Входил ли язычник в размышления о том, что все это сверхъестественно, что все это чудеса? Нет, он еще не мог возноситься до таких отвлечений. Понятия о сверхъестественном являются в то время, когда достаточно развито представление о естественном, для чего требуется уже ум философский, испытанный многим размышлением, богатый силой разбора и критики. Язычник не обладал таким умом. Он, наоборот, до крайности богат силой олицетворения, силой фантазии, беспрестанно созидавшей живые образы и типы. Творчество своей мысли он почитал за самую действительность и потому нисколько не думал, что его вдохновенные олицетворения в чем-либо противоречат естественному порядку вещей. Он знал одно: что природа есть жизнь, что жизнь есть тайна, загадка, которую постигать и узнавать возможно только посредством откровений самой же природы, а источник этих откровений находился не где-либо в другом месте, а в нем самом, в глубине того чувства природы, которое одно и лежало в основе всех его верований.

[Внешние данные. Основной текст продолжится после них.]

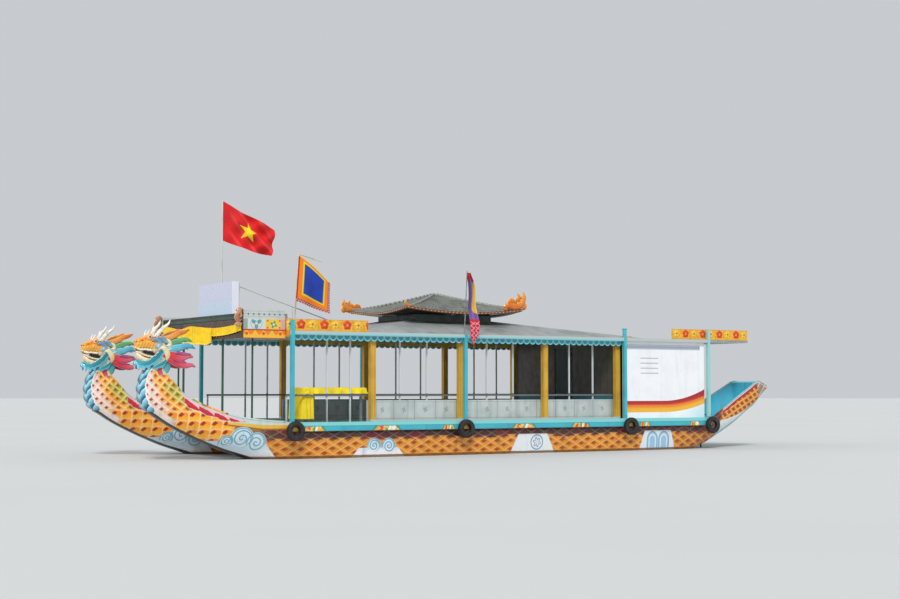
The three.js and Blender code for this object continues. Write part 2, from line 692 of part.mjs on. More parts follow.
put("festival_flag", festivalFlag(), material(BLOSSOM_YELLOW, 0.8));
put("pennant_pole", pennantPole(), material(STEEL, 0.4, 0.6));
put("pennant", pennant(), material(FLAG_RED, 0.8));
put("front_swag", frontSwag(), material(CLOTH_YELLOW, 0.8));
TYRE.xs.forEach((x, i) => putPair("tyre_" + (i + 1), tyre(x), material(RUBBER, 0.85)));
putPair("shaft", shaft(), material(STEEL, 0.4, 0.8));
putPair("propeller", propeller(), material(BRONZE, 0.35, 0.9));
putPair("rudder", rudder(), material(STEEL, 0.5, 0.5));
put("table", table(), material(PILLAR_YELLOW));
put("table_cloth", tableCloth(), material(CLOTH_YELLOW, 0.8));

export default boat;
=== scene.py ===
"""A twin-hulled dragon boat, dressed: painted scales and clouds, carved heads, cloth flags and roofs.

Metres, in the boat's own frame: +X to the bow, +Y to port, +Z up. Z = 0 is the hulls' flat underside.
"""

import math

import bmesh
import bpy
from mathutils import Matrix, Vector


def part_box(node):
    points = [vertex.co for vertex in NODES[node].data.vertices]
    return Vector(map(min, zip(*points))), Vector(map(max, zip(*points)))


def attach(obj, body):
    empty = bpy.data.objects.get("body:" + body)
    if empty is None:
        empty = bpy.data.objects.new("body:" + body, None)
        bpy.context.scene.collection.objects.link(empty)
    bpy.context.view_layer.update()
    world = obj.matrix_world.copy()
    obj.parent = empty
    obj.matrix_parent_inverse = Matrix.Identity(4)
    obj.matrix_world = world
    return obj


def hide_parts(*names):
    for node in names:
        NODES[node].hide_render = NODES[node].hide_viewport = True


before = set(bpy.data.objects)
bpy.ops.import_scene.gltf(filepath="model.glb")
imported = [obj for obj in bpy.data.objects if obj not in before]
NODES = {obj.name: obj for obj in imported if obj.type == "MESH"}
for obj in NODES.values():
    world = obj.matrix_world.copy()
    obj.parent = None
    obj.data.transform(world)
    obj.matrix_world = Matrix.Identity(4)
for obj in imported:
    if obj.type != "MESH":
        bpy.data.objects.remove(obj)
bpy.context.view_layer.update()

WATERLINE = 0.40
HULL_Y = 1.65
DECK_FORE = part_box("main_deck")[1].x
DECK_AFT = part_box("main_deck")[0].x
DECK_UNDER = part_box("main_deck")[0].z
TURN = 2 * math.pi
WELD = 2e-5
# The ending of a side's names, and whether its mesh is the port one turned over
SIDES = (("_port", False), ("_starboard", True))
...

На этой основе он строил и весь круг своих наблюдений и познаний Естества. Его вещее разумение природы, раскрывая в иных случаях естественные свойства и силы вещества, всегда поставляло свои открытия в среду различных мифических откровений и таинств, без посредства которых и самое вещество не способно проявлять хотя бы и прирожденную ему творческую силу; напротив, всякая и ни к чему не способная вещь или какой предмет получали облик животворной силы только действием мифического обряда, заклинания, заговора.
Наделяя каждый образ природы могуществом живой силы и воли, язычник, естественно, должен наделить тем же могуществом и свое слово. Поэтому его жертвенная песня, его слава божеству, взывание, величание, мольба, как скоро произносимы, необходимо получали чарующий смысл, обаятельную силу. Они и на самом деле вдохновенные глаголы поэтического религиозного чувства, которые сами собой нарождались, как скоро язычник вступал в задушевную беседу с матерью-природой. С ней он говорил не простым словом ежедневного быта, но высоким и горячим словом жертвы и моления. Само слово «молить» в доисторическое время значило «колоть», «резать», «приносить жертву», «давать обет». Оттого этот глагол употребляется с дательным падежом: молиться – кому, молить – себя, жертвовать – себя кому. Вещее слово не останавливалось на одном взывании, величании, мольбе, – в известных случаях с той же мольбой и взыванием оно являлось заклятием и заговором, то есть возвышало свое могущество мыслью о неизменном и ненарушимом определении произносимого завета.